The bloc's tax commissioner, Algirdas Semeta, who drafted the
original proposal, has urged the 11 countries not to dilute the plan
and instead implement it more gradually.
He welcomed this week's meetings to revive the project.
"We would hope that the result will be a political push forward on
the financial transaction tax that we've been pressing for," his
spokeswoman said.
Britain, the EU's biggest financial center, is not among the 11
countries, but is nevertheless challenging the plan in the bloc's
top court, saying it impinges on its firms.

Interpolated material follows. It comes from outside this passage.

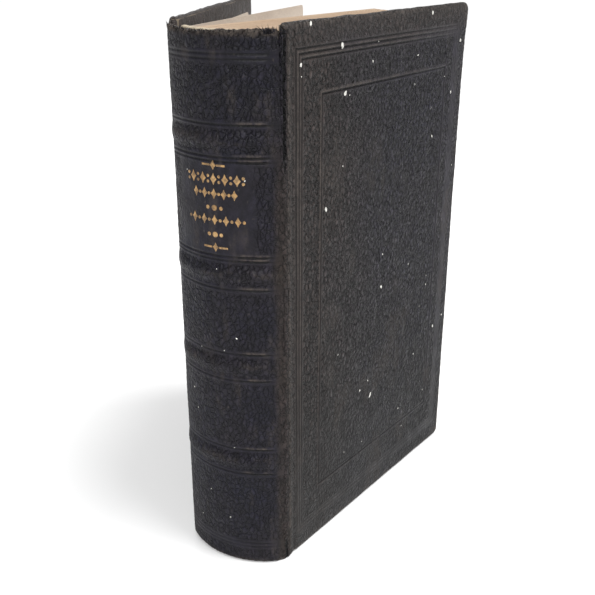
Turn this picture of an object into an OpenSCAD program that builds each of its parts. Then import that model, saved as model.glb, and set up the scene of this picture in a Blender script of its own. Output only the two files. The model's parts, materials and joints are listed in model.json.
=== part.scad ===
// Pocket prayer book: a small, thick leather-bound book that stands on its tail, back cover ajar.
// +Z is up from tail to head, +X runs from the spine to the fore-edge, +Y from front cover to back cover.
// The origin is on the tail end of the spine leather, at the middle of the spine.

/* [Book] */
// Height of the boards, tail to head
book_h = 150; // [120:1:180]
// Width of each cover, from its joint to the fore-edge
cover_w = 89; // [70:1:110]
// Thickness of the closed book at its joints
book_t = 33; // [30:0.5:38]
// How far the rounded spine stands out behind the joints
spine_bulge = 8; // [7:0.5:10]

/* [Covers] */
// Angle by which the closed covers and the leaves lean towards the front, as the spine is cocked
lean = 8; // [4:1:8]
// Angle that the back cover stands open at rest
back_ajar = 29; // [10:1:35]
// Thickness of the leather on the outside of the covers
cover_leather_t = 0.7; // [0.5:0.1:1]
// Thickness of the millboard
board_t = 1.7; // [1.4:0.1:2]
// Radius of the covers' fore-edge corners
cover_corner_r = 3; // [1:0.5:6]
// Width of the leather turned in over each board's edges
turn_in_w = 12; // [8:1:16]

/* [Spine] */
// Thickness of the spine leather
spine_leather_t = 0.8; // [0.6:0.1:1]
// Height of each raised band above the spine
band_rise = 0.8; // [0.5:0.1:1.2]
// Width of each raised band
band_w = 4.4; // [3:0.2:5]
// Distance of the headcap below the boards' head edge
cap_drop = 1.2; // [0.5:0.1:3]

/* [Text block] */
// Margin by which the boards overhang the leaves at head and tail
square_ends = 2.5; // [1.5:0.5:4]
// Margin by which the boards overhang the leaves at the fore-edge
square_fore = 3; // [2:0.5:5]
// Radius of the leaves' fore-edge corners
leaf_corner_r = 4; // [1:0.5:8]
// How far the back free endpaper turns for each degree that the back cover opens
endpaper_follow = 0.58; // [0.4:0.01:0.58]

/* [Hidden] */
sections = 16;

// Layers of each cover, from the outside in
turn_in_t = 0.3;
pastedown_t = 0.2;
pastedown_inset = 5;
cover_t = cover_leather_t + board_t + turn_in_t + pastedown_t;
hinge_gap = 0.4;                        // clear leather between the hinge line and the cover
hinge_x = spine_bulge - spine_leather_t / 2;
hinge_y = book_t / 2;

// Spine: an arc between two shoulders, and a short flange from each shoulder to the hinge line
shoulder_dx = 3;
shoulder_dy = 1.9;
arc_half_chord = hinge_y - shoulder_dy;
arc_rise = spine_bulge - shoulder_dx;
arc_r = (arc_half_chord * arc_half_chord + arc_rise * arc_rise) / (2 * arc_rise);
arc_x = arc_r - spine_leather_t / 2;    // centre of the arc
arc_half_angle = asin(arc_half_chord / arc_r);
flange_angle = atan2(shoulder_dy, shoulder_dx);
flange_along = [-cos(flange_angle), -sin(flange_angle)];   // from the hinge line to the shoulder
flange_in = [sin(flange_angle), -cos(flange_angle)];       // from the outer face into the leather
flange_stop = 0.7;                      // the flange ends this far before the hinge line
cap_z = book_h - cap_drop;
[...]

The original proposal to tax stocks, bonds and derivatives hit the
rocks after it was deemed illegal in parts by lawyers for the member
states collectively.
Exemptions to the tax are already under discussion, including some
categories of derivatives.
France is keen to scale back the tax's impact on derivatives as
French banks such as Societe Generale <SOGN.PA> and BNP Paribas <BNPP.PA>
are big players in the market.
Securitized debt and repurchase agreements or repos may also need
exemptions to avoid harming what is hoped will be an important
source of funding for companies, documents seen by Reuters have
said.
Government and corporate bonds may also be exempt and some countries
are also keen to avoid hitting end investors and pension funds.
($1 = 0.7307 euros)
(Additional reporting by Gernot Heller
in Berlin, and Tom Koerkemeier and John O'Donnell in Brussels;
editing by Jane Merriman)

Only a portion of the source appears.